Figure 10: ANSYS Mechanical Performance on CPU and P100-PCIe
RELION (for REgularised Likelihood OptimisationN) is a program that employs an empirical Bayesian approach to refinement of (multiple) 3D reconstructions or 2D class averages in electron cryo-microscopy (cryo-EM). Figure 11 shows the performance of RELION on CPU and P100-PCIe. Note that y-axis is in logarithmic scale. It demonstrates that 1 P100 is 8.8x faster than dual CPU. From the figure we also notice that it does not scale well starting from 4 P100 GPUs. Because of the long execution time, we did not perform the profiling for this application. But it is possible that the reason of the weak scaling is similar to LAMMPS, HOOMD-blue and Amber.

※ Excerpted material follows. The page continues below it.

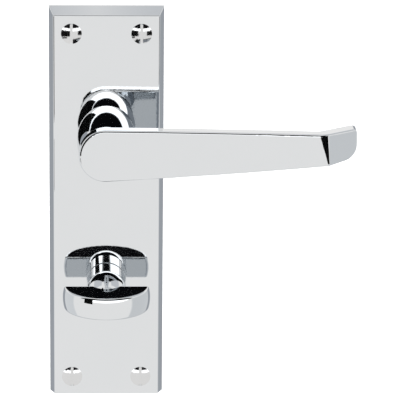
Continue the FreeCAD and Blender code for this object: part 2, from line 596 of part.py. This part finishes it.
def circlip(groove_radius, y, up):
    """An open ring with two pierced ears, its mouth upwards."""
    inner = groove_radius + SLIP
    outer = inner + CIRCLIP_WIDTH
    y_to = y + CIRCLIP_THICKNESS
    clip = ring(inner, outer, y, y_to, up)
    half = math.radians(CIRCLIP_MOUTH / 2)
    far = 2 * outer
    mouth = Part.Face(Part.makePolygon([point(0, y - OVERRUN, up),
                                        point(far * math.sin(half), y - OVERRUN, up + far * math.cos(half)),
                                        point(-far * math.sin(half), y - OVERRUN, up + far * math.cos(half)),
                                        point(0, y - OVERRUN, up)]))
    clip = clip.cut(mouth.extrude(point(0, CIRCLIP_THICKNESS + 2 * OVERRUN, 0)))
    ear_radius = 0.75 * CIRCLIP_WIDTH
    middle = (inner + outer) / 2 + CIRCLIP_WIDTH / 4
    reach = half + math.asin(ear_radius / middle)
    for side in (-1, 1):
        x = side * middle * math.sin(reach)
        z = up + middle * math.cos(reach)
        clip = clip.fuse(rod(ear_radius, y, y_to, z, x))
        clip = clip.cut(rod(ear_radius / 2, y - OVERRUN, y_to + OVERRUN, z, x))
    return clip.cut(rod(inner, y - OVERRUN, y_to + OVERRUN, up)).removeSplitter()


def lever_circlip():
    return circlip(LEVER_JOURNAL_RADIUS - CIRCLIP_GROOVE, LEVER_CIRCLIP_Y, LEVER_AXIS_UP)


def turn_circlip():
    return circlip(TURN_JOURNAL_RADIUS - CIRCLIP_GROOVE, TURN_CIRCLIP_Y, TURN_AXIS_UP)


def half_moon():
    """A thick half-disc that lies flat, its straight edge towards the door and its rim crowned."""
    half_chord = TURN_CHORD / 2
    disc_radius = (half_chord ** 2 + TURN_DROP ** 2) / (2 * TURN_DROP)
    centre_y = TURN_BACK_Y - TURN_DROP + disc_radius
    half = TURN_THICKNESS / 2
    corners = [point(0, 0, -half), point(disc_radius, 0, -half), point(disc_radius + TURN_CROWN, 0, 0),
               point(disc_radius, 0, half), point(0, 0, half)]
    edges = [Part.LineSegment(corners[0], corners[1]).toShape(),
             Part.Arc(corners[1], corners[2], corners[3]).toShape(),
             Part.LineSegment(corners[3], corners[4]).toShape(),
             Part.LineSegment(corners[4], corners[0]).toShape()]
    disc = Part.Face(Part.Wire(edges)).revolve(point(0, 0, 0), UP, 360)
    disc.translate(point(0, centre_y, TURN_AXIS_UP))
    wide = 2 * disc_radius
    keep = block(-wide, wide, TURN_BACK_Y - 2 * wide, TURN_BACK_Y, TURN_AXIS_UP - wide, TURN_AXIS_UP + wide)
    blade = disc.common(keep)
    return blade.makeFillet(TURN_EDGE_ROUND, sharp_edges(blade))


def stem():
    """The thumb turn's round stem, whose domed end sinks into the half-moon."""
    radius = TURN_STEM_RADIUS
    straight_end = NECK_Y - TURN_STEM_STRAIGHT
    diagonal = math.sqrt(0.5)
    foot = point(radius, NECK_Y, 0)
    shoulder = point(radius, straight_end, 0)
    cheek = point(radius * diagonal, straight_end - TURN_NOSE_LENGTH * diagonal, 0)
    nose = point(0, straight_end - TURN_NOSE_LENGTH, 0)
    edges = [Part.LineSegment(point(0, NECK_Y, 0), foot).toShape(),
             Part.LineSegment(foot, shoulder).toShape(),
             Part.Arc(shoulder, cheek, nose).toShape(),
             Part.LineSegment(nose, point(0, NECK_Y, 0)).toShape()]
    solid = Part.Face(Part.Wire(edges)).revolve(point(0, 0, 0), INTO_DOOR, 360)
    rim = [e for e in solid.Edges if e.BoundBox.YMin > NECK_Y - CONTACT]
    solid = solid.makeFillet(TURN_STEM_BASE_ROUND, rim)
    solid.translate(point(0, 0, TURN_AXIS_UP))
    return solid


def thumb_turn():
    shaft = journal(TURN_JOURNAL_RADIUS, 2 * TURN_JOURNAL_RADIUS, TURN_END_Y, TURN_CIRCLIP_Y,
                    TURN_WAVE_Y, TURN_AXIS_UP)
    turn = half_moon().fuse([stem(), shaft])
    socket = square_bar(TURN_SPINDLE_SIDE + 2 * SLIP, TURN_END_Y - TURN_SOCKET_DEPTH,
                        TURN_END_Y + OVERRUN, TURN_AXIS_UP)
    turn = turn.cut(socket)
    hole = grub_hole(TURN_GRUB_RADIUS, FACE_Y - TURN_GRUB_STANDOFF, TURN_AXIS_UP, TURN_STEM_RADIUS)
    return turn.cut(hole).removeSplitter()


def turn_wave_washer():
    """A dished spring washer that gives the thumb turn its light friction."""
    bore = TURN_JOURNAL_RADIUS + SLIP
    low = TURN_WAVE_Y
    corners = [point(bore, low + WAVE_RISE, 0), point(TURN_WASHER_RADIUS, low, 0),
               point(TURN_WASHER_RADIUS, low + WAVE_THICKNESS, 0),
               point(bore, low + WAVE_RISE + WAVE_THICKNESS, 0)]
    washer = Part.Face(Part.makePolygon(corners + corners[:1])).revolve(point(0, 0, 0), INTO_DOOR, 360)
    washer.translate(point(0, 0, TURN_AXIS_UP))
    return washer


def turn_thrust_washer():
    return ring(TURN_JOURNAL_RADIUS + SLIP, TURN_WASHER_RADIUS, TURN_THRUST_Y, TURN_CIRCLIP_Y, TURN_AXIS_UP)


NODES = {
    "backplate": backplate,
    "lever_bush": lever_bush,
    "turn_bush": turn_bush,
    "plate_screws": plate_screws,
    "stop_pins": stop_pins,
    "spring_anchor_pin": spring_anchor_pin,
    "return_spring": return_spring,
    "lever_handle": lever_handle,
    "lever_spindle": lever_spindle,
    "lever_grub_screw": lever_grub_screw,
    "lever_thrust_washer": lever_thrust_washer,
    "spring_cam": spring_cam,
    "spring_keeper": spring_keeper,
    "lever_circlip": lever_circlip,
    "thumb_turn": thumb_turn,
    "turn_spindle": turn_spindle,
    "turn_grub_screw": turn_grub_screw,
    "turn_wave_washer": turn_wave_washer,
    "turn_thrust_washer": turn_thrust_washer,
    "turn_circlip": turn_circlip,
}

os.makedirs("parts", exist_ok=True)
for name, make in NODES.items():
    shape = make()
    print(name, "solids", len(shape.Solids), "valid", shape.isValid(), "volume", round(shape.Volume, 1))
    shape.exportStep(os.path.join("parts", name + ".step"))
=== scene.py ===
"""A chrome lever handle on a long backplate, with a half-moon thumb turn, in a pale studio."""

import json
import math

import bpy
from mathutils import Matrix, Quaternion, Vector


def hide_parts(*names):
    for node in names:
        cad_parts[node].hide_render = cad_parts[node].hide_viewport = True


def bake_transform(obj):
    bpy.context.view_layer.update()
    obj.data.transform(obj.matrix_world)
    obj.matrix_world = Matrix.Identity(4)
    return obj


# The camera: a long lens a little above the handle, just left of the plate's middle
CAMERA_ELEVATION = math.radians(16.2)
CAMERA_DISTANCE = 1.144
CAMERA_AIM = Vector((0.0347, 0.0, 0.0001))
CAMERA_LEFT = 0.0383      # how far the camera stands to the left of its aim
CAMERA_ROLL = 0.0097
CAMERA_LENS = 278.0
SENSOR_WIDTH = 36.0

FLOOR_DROP = 0.30         # the floor lies this far below the object's middle
FLOOR_SIZE = 12.0
FLOOR_PAPER = ((0.93, 0.93, 0.93), (0.95, 0.95, 0.95))
SUN_STRENGTH = 3.4
SUN_ANGLE = math.radians(60)
BLACK_CLOTH = (0.004, 0.004, 0.004, 1.0)
CLOUD_SCALE = 60.0        # cells to a metre, in the slow drift of a metal's colour
RELIEF_DEPTH = 0.0002     # how deep the finest surface relief is

# The studio as the chrome sees it, by direction: azimuth from the front towards +X, and elevation, in
# degrees. Each card covers a patch of the sky and is painted over the ones before it.
STUDIO_BASE = (1.06, 1.04, 1.02)
CARDS = [
    # name, azimuth from, to, elevation from, to, softness, colour
    ("right side", 70, 150, -70, 11, 8, (0.76, 0.77, 0.78)),
    ("left side", -150, -96, -70, 11, 8, (0.84, 0.85, 0.86)),
    ("right wall", 142, 180, -70, 11, 4, (0.38, 0.40, 0.43)),
    ("left wall", -180, -142, -70, 11, 4, (0.38, 0.40, 0.43)),
    ("right wall top", 100, 180, 28, 65, 4, (0.70, 0.71, 0.73)),
    ("left wall top", -180, -100, 28, 65, 4, (0.70, 0.71, 0.73)),
    ("front light", -60, 60, 3, 16, 1.5, (2.3, 2.3, 2.3)),
    ("dark ceiling", -75, 75, 16, 68, 1.5, (0.004, 0.004, 0.005)),
]

# Upright black flags near the handle, hidden from the camera: each one's two ends, seen from above as
# (x, y), and the heights of its lower and upper edges
FLAGS = {
    "flag_right": ((0.108, -0.194), (0.212, -0.112), -0.006, 0.075),
    "flag_left": ((-0.036, -0.171), (-0.150, -0.090), -0.005, 0.080),
    "flag_low_left": ((-0.078, -0.140), (-0.125, -0.108), -0.034, -0.012),
}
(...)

Figure 11: RELION Performance on CPU and P100-PCIe
Conclusions and Future Work
In this blog, we presented and analyzed the performance of different applications on Dell PowerEdge C4130 servers with P100-PCIe GPUs. In all of the tested applications, HPL, GROMACS and ANSYS Mechanical benefit from the balanced CPU-GPU configuration in configuration G, because they do not require P2P access among GPUs. However, LAMMPS, HOOMD-blue, Amber (and possibly RELION) rely on P2P accesses. Therefore, with configuration G, they scale well up to 2 P100 GPUs, then scale weakly with 4 or more P100 GPUs. But with Configuration B, they scale better than G with 4 GPUs, so configuration B is more suitable and recommended for applications implemented with P2P accesses.
In the future work, we will run these applications on P100-SXM2 and compare the performance difference between P100-PCIe and P100-SXM2.
It would be useful to see the physical dimensions and power and specifications for the 16 P100 configuration including software (REDHAT?) used for the compute cluster. A full configuration including rack and part numbers and power required. That way designing compute nodes in a data center would have all of the necessary parameters for a quote.